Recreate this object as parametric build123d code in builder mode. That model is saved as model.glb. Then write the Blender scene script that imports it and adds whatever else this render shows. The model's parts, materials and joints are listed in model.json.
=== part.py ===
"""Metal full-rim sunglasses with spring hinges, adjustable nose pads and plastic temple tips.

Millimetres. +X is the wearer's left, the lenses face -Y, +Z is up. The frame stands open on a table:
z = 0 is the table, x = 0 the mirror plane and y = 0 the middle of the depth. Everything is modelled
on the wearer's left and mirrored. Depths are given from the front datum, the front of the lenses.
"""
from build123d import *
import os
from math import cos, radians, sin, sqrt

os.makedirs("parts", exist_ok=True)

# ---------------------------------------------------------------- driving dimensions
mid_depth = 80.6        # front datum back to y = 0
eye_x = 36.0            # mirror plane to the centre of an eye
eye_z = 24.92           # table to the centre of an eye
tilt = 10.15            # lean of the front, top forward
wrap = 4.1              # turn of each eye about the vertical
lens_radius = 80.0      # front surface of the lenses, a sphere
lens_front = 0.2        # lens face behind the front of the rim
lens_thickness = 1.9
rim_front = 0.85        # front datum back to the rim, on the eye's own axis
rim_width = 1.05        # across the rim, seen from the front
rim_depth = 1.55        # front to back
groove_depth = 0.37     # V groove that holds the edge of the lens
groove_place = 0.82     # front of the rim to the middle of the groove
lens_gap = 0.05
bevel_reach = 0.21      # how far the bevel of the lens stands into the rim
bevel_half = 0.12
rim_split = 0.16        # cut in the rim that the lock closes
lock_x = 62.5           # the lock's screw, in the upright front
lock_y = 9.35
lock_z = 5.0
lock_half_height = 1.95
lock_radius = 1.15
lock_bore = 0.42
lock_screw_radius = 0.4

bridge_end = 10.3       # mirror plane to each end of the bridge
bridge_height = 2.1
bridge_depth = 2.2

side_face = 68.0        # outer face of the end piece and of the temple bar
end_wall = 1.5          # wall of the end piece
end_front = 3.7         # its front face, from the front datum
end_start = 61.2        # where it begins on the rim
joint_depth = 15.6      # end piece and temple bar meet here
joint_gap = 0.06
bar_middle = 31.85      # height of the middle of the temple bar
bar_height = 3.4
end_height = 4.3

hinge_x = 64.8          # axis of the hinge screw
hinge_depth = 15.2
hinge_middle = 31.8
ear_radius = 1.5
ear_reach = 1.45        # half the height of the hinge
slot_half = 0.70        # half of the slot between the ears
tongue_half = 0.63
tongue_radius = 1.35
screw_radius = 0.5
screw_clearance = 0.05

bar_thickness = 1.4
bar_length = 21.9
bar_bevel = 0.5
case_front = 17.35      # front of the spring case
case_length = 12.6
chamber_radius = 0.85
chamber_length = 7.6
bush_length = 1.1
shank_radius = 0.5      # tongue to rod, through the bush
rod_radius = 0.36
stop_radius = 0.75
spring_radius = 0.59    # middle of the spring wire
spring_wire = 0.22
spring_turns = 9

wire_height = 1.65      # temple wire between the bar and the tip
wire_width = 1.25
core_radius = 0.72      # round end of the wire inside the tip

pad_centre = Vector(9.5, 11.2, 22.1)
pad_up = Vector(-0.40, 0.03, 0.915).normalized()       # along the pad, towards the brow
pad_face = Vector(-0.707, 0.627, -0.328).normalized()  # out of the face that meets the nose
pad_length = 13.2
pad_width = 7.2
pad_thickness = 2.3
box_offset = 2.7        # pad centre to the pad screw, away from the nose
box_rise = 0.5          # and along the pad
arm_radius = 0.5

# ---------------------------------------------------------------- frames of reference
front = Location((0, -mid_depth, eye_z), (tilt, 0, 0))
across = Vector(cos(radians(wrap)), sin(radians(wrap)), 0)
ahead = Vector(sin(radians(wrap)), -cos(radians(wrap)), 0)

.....

> **Challenge**: Gather each line in the data that holds the string "parts".

> **Final result**:
Recreate this object as parametric build123d code in builder mode. That model is saved as model.glb. Then write the Blender scene script that imports it and adds whatever else this render shows. The model's parts, materials and joints are listed in model.json.
os.makedirs("parts", exist_ok=True)